Replacement of Sub()

Ok, now to the replacement of Sub(). First we add a new base class for operations with just one argument, the unary operations:

class UnaExpr(Expr):
    def __init__(self, a):
        self.a = a

    def __repr__(self):
        return str("{t}({a})".format(
            t=self.__class__.__name__,
            a=repr(self.a))
                  )

    @property
    def _bindingLevel(self):
        return 4

These get the binding level 4, consequently I shifted the binding level of the singular expressions to 5. Hard coding these values is not really a good idea though, and in C++ I would use an enum instead. I’ll have to think about how to do this in a better way later. But first I implemented the negation class Neg():

class Neg(UnaExpr):
    def __str__(self):
        return '-{sub}'.format(sub=self.a)

    def eval(self, env):
        return -self.a.eval(env)

    def partial(self, var):
        return Neg(self.a.partial(var))

    @property
    def constValue(self):
        self.cv_a = self.a.constValue
        if self.cv_a:
            return -self.cv_a
        return None

    def simplify(self):
        self.a = self.a.simplify()
        if self.a.constValue == 0:
            return Con(0)
        return self

This probably does not need to be discussed in detail.

The class Sub gets deleted now and is replaced by a function of the same name, that mimics the behaviour of the previous constructor of Sub:

def Sub(expr_a, expr_b):
    return Add(expr_a, Neg(expr_b))

You might notice, that some of the previous simplification logic got lost on the way. This actually already caught by a more general rule in Add:

class Add(BinExpr):
    # ...
    def _selfSimplify(self):
        # if one child is zero, return the other one
        if self.cv_a == 0:
            return self.b
        if self.cv_b == 0:
            return self.a
        return self

There’s one other change to Add that we need:

class Add(BinExpr):
    # ...
    @property
    def _strOperator(self):
        if isinstance(self.b, Neg):
            return ""  # Neg will produce the minus sign
        return "+"

Ok, great.

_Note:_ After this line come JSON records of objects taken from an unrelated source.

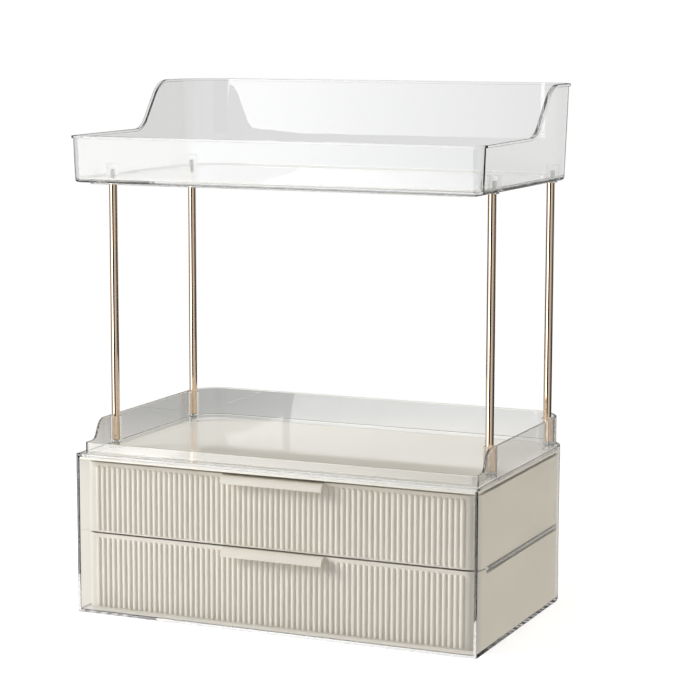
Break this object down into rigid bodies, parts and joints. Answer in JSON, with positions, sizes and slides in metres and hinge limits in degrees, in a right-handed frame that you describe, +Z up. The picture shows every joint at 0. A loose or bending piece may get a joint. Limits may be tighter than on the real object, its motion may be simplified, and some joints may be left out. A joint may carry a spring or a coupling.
{
  "type": "vanity drawer organiser",
  "caption": "Free-standing clear vanity organiser: an open-fronted case with ribbed cream drawers, a clear-walled tray on its top and a raised clear tray on metal rods.",
  "frame": {"origin": "middle of the case's base, on the surface that the organiser stands on", "axes": "+X to the viewer's right as the drawer fronts are seen, +Y from the drawer fronts to the back, +Z up"},
  "size_m": [0.3236, 0.2073, 0.391],
  "materials": {
    "clear_plastic": "water-clear moulded styrene, polished",
    "cream_plastic": "opaque cream moulded plastic, satin",
    "cream_gloss": "opaque cream moulded plastic, glossy",
    "champagne_metal": "champagne plating, polished",
    "steel": "zinc plated"
  },
  "bodies": {
    "root": {"case_shell": "clear_plastic", "mid_shelf": "clear_plastic", "lower_tray": "clear_plastic", "tray_floor_plate": "cream_gloss", "upper_tray": "clear_plastic", "rod_front_left": "champagne_metal", "rod_front_right": "champagne_metal", "rod_rear_left": "champagne_metal", "rod_rear_right": "champagne_metal", "rod_stud_front_left": "steel", "rod_stud_front_right": "steel", "rod_stud_rear_left": "steel", "rod_stud_rear_right": "steel", "rod_screw_front_left": "steel", "rod_screw_front_right": "steel", "rod_screw_rear_left": "steel", "rod_screw_rear_right": "steel"},
    "lower_drawer": {"lower_drawer_tub": "cream_plastic", "lower_drawer_front": "cream_plastic"},
    "upper_drawer": {"upper_drawer_tub": "cream_plastic", "upper_drawer_front": "cream_plastic"}
  },
  "joints": [
    {"name": "lower_drawer_slide", "type": "slide", "parent": "root", "child": "lower_drawer", "axis": [0, -1, 0], "range_m": [0, 0.145]},
    {"name": "upper_drawer_slide", "type": "slide", "parent": "root", "child": "upper_drawer", "axis": [0, -1, 0], "range_m": [0, 0.145]}
  ]
}
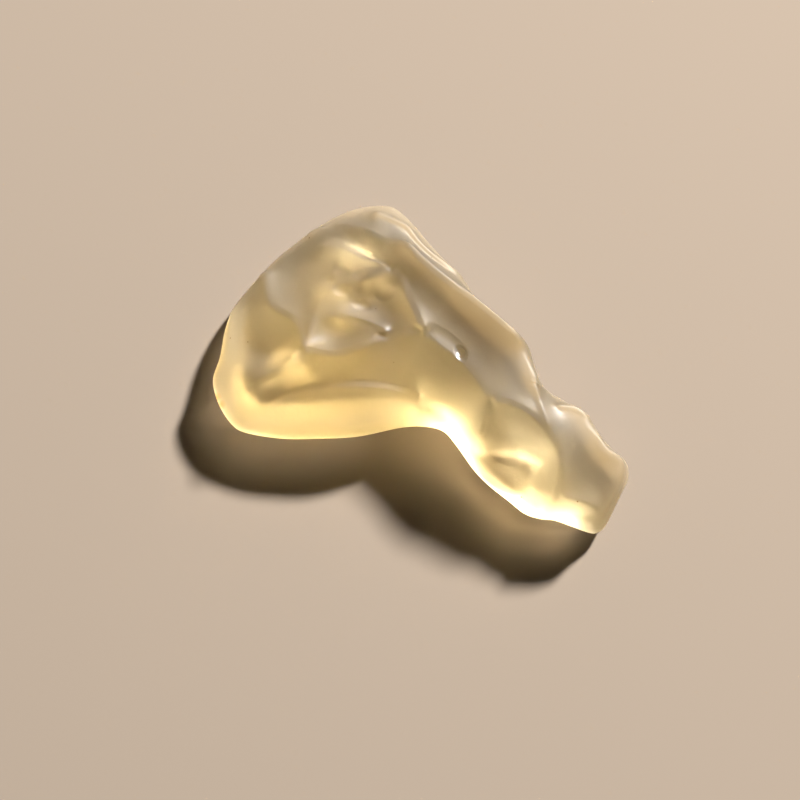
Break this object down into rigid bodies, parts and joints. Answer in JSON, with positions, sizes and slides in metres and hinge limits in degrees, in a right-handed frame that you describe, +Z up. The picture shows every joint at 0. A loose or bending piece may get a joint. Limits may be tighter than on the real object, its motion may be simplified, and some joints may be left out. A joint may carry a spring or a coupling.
{
  "type": "libyan desert glass",
  "caption": "Wind-worn piece of pale yellow desert glass, a scooped broad end with sharp crests that narrows to a blunt tip, frosted all over.",
  "frame": {"origin": "centre of the bounding box in plan, on the plane of the worn flat that the stone rests on", "axes": "+X along the stone's length, from the broad end to the narrow tip; +Y to the side of the back ridge, away from the concave long edge; +Z up as it rests"},
  "size_m": [0.0414, 0.0267, 0.0078],
  "materials": {
    "desert_glass": "wind-frosted satin, see-through in depth, glossy only in fresh pits"
  },
  "bodies": {
    "root": {"glass_stone": "desert_glass"}
  },
  "joints": []
}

If we now run all our test again, we see should only need to change the __repr__ test to:

assert repr(expr) == 'Add(Mul(Con(3), Pow(Var(x), Con(2))), Add(Var(y), Neg(Div(Con(6), Con(3)))))'

Everything else should be passing fine.

Replacement of Div()

We now do the same thing for division, deleting the class Div and introducing:

class Inv(UnaExpr):
    def __str__(self):
        return '1/{sub}'.format(sub=self.a)

    def eval(self, env):
        return 1/self.a.eval(env)

    def partial(self, var):
        return Neg(Mul(
            self.a.partial(var),
            Inv(Pow(self.a, Con(2)))
            ))

    @property
    def constValue(self):
        self.cv_a = self.a.constValue
        if self.cv_a:
            return 1/self.cv_a
        return None

    def simplify(self):
        self.a = self.a.simplify()
        if isinstance(self.a, Inv):
            return self.a.a
        if self.a.constValue == 0:
            raise ValueError("Division by zero")
        return self

def Div(expr_a, expr_b):
    return Mul(expr_a, Inv(expr_b))

The arguments are very analogous to the Sub case, so I’m not repeating them again.

Running the tests, I needed to change the simple str() and repr() tests to:

assert str(expr) == '3*x^2+y-6*1/3'
assert repr(expr) == 'Add(Mul(Con(3), Pow(Var(x), Con(2))), Add(Var(y), Neg(Mul(Con(6), Inv(Con(3))))))'

And I deleted the other “simple” str() tests, since I really just care about the simplified string representation. All the tests there stayed valid.

Advanced Expression simplification

Now back to the original problem:

str(Mul(Con(2), Mul(Con(3), Var('x'))).simplify()) # returns '2*3*x'
str(Mul(Mul(Con(2), Con(3)), Var('x')).simplify()) # returns '6*x'

Both lines model the same expression, so both should return the second (simpler) string. I think, I will make another separate post about this.